To be done
Scan the data for lines with "joints" and report the count by itself.

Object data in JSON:
-------
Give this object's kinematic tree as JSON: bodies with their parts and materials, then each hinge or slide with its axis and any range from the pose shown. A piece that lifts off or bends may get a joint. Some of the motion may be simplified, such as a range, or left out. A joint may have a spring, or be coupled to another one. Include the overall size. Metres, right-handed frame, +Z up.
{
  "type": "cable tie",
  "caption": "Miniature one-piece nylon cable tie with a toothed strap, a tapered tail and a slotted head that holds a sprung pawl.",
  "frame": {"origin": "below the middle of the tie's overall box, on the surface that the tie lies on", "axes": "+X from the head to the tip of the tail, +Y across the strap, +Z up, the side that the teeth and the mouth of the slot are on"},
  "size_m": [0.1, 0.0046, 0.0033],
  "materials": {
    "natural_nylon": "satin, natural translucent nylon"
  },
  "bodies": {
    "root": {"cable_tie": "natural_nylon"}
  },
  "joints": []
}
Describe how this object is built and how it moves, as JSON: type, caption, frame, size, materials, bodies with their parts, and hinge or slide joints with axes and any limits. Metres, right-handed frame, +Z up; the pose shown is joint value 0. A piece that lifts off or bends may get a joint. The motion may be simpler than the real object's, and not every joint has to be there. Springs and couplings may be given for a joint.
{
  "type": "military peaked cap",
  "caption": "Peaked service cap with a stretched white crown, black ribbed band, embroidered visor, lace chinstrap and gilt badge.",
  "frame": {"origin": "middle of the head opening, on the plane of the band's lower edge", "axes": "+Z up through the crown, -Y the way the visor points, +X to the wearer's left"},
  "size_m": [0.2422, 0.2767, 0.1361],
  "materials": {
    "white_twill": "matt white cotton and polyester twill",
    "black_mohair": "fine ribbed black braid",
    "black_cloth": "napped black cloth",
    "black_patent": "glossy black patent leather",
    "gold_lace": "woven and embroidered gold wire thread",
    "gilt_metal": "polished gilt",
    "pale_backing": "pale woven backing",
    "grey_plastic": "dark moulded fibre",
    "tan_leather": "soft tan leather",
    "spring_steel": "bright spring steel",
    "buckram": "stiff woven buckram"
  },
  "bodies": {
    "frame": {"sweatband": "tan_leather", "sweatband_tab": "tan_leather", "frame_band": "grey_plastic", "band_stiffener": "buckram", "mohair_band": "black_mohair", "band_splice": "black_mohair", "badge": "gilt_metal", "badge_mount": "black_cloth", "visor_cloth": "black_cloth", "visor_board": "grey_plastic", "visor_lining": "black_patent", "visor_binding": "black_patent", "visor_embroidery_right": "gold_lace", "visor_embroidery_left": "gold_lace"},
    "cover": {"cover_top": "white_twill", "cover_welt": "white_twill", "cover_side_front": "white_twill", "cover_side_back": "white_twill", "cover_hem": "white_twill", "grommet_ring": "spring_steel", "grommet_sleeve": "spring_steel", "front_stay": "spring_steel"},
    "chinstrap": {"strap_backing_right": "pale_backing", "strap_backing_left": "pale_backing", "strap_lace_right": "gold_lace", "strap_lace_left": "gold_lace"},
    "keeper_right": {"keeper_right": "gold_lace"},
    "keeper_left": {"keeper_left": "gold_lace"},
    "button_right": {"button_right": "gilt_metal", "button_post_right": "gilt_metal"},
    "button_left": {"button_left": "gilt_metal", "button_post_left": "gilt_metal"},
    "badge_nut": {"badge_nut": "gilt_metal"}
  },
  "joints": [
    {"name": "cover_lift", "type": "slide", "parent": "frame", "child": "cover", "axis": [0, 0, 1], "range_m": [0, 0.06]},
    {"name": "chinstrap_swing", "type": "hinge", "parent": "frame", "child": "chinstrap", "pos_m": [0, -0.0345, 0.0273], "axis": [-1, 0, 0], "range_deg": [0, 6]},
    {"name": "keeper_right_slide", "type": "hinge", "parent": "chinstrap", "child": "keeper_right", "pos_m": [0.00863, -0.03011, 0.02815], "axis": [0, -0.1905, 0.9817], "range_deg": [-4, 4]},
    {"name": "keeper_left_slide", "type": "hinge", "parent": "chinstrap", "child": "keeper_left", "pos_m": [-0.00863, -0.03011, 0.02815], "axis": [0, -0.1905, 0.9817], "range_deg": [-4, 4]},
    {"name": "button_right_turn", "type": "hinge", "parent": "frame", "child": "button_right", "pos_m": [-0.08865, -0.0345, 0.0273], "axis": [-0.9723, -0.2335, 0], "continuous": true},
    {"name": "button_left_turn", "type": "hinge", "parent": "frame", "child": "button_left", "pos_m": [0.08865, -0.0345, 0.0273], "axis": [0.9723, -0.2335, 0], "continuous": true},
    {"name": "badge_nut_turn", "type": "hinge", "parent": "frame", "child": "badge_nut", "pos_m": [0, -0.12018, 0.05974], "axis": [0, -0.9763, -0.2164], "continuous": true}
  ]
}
-------
Output of the task
3